Ruth Villavicencio era una chilena, con una energía especial, que hacía, en un área muy estrecha, con mucha diligencia, todas las actividades que tienen que ver con el tratamiento de los pacientes: daba las instrucciones de comportamiento durante el periodo del tratamiento; preparaba las porciones de droga según los diferentes tipos de enfermedad y de paciente; atendía los consejos que cada uno necesitaba con relación a las diferentes manifestaciones de la enfermedad y, con mucha propiedad, sin manifestarse compasiva, les daba entusiasmo y mantenía la disciplina que, algunos familiares de los pacientes, por su excesiva preocupación, tendía a incumplir.

El trato de Ruth, en nuestro primer encuentro, fue muy atento y profesional. Fue muy enfática en el tipo de dieta que debía llevar, así como en las condiciones de higiene que debía mantener.

Empezaba a conocer las exigencias de un tratamiento que, de no cumplirse o variarse, en el más mínimo detalle, podrían dar al traste con mi vida o impedir sentir los escasos momentos de alivio que permite apreciar un tratamiento que se basa en la destrucción de todo lo bueno y lo malo que el cuerpo tiene, para intentar, de algún modo, que el ataque indiscriminado que produce la quimioterapia en el organismo, se lleve de carambola la enfermedad.

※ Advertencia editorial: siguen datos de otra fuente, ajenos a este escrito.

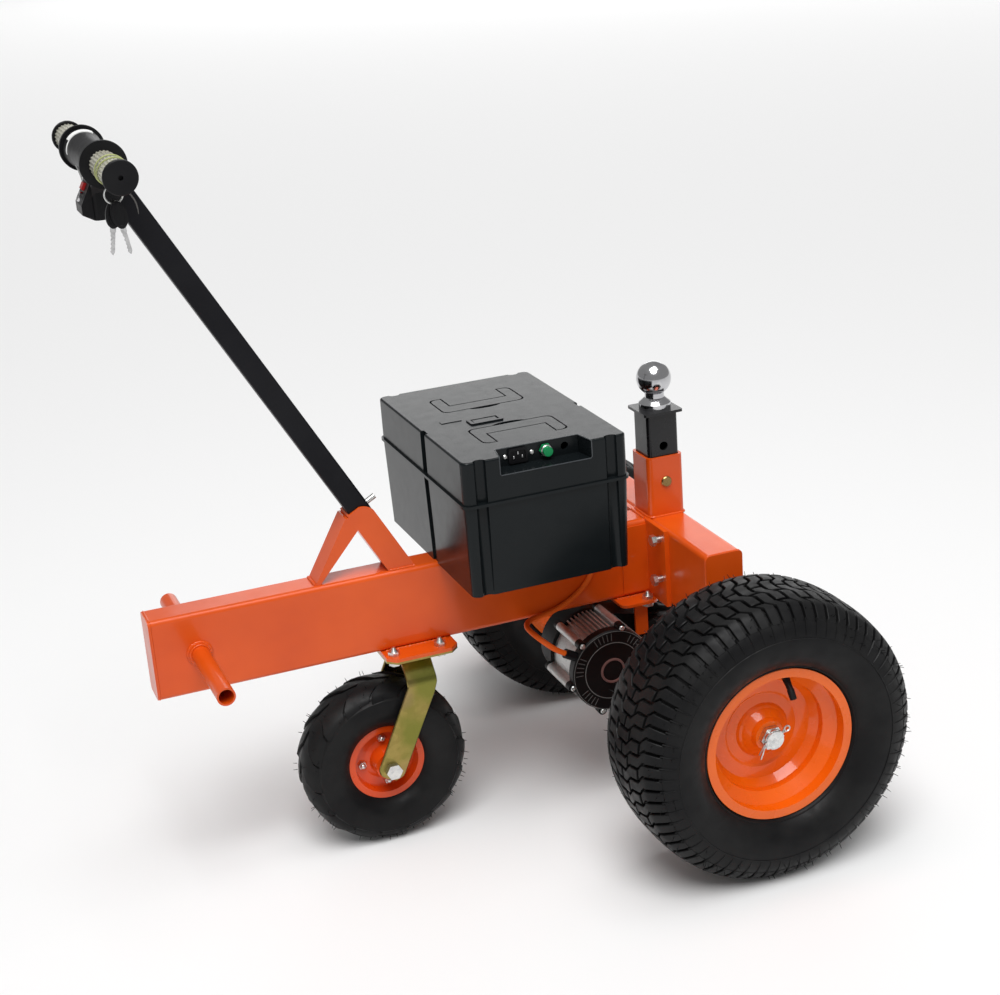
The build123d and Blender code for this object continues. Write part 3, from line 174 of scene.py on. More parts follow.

Una vez escuchados los consejos; con nuestro programa de lo que serían las sesiones de quimioterapia en las manos, emprendimos el regreso al hogar. Empezaba a sentir los síntomas de la depresión que, en poco tiempo, me invadiría; y que, como reo condenado a muerte, me sentía incapaz de controlar. Ahora, la suerte estaba echada. La muerte empezaba a ser evidentemente cierta y, si bien, nunca me vi afectado por el miedo a ella que algunas personas sienten en tales circunstancias; sí me invadía la frustración de no haber cumplido con mi misión en este mundo, y me aterraba la angustia de dejar sola a María Clemencia, con un sinnúmero de responsabilidades familiares y económicas, que yo debía compartir.

Sentía la nostalgia de dejar a mis hijos sin verlos culminar su carrera, ni realizados profesional y familiarmente, quizás, con sus cónyuges e hijos, que serían mis nietos, a quienes me hubiera gustado mimar y consentir, en compañía de María Clemencia, mi adorada esposa. Me hubiera gustado llegar a los años viejos, sintiendo la compensación justa a la lucha de toda una vida y sentarme a contemplar: lo que ya fue hecho, lo que nos rodea y lo poco que queda por venir. Afortunadamente, sentía que estaba en manos de un médico y un equipo muy especial. Sin embargo, la incertidumbre y la depresión se volvían casi imposibles de controlar.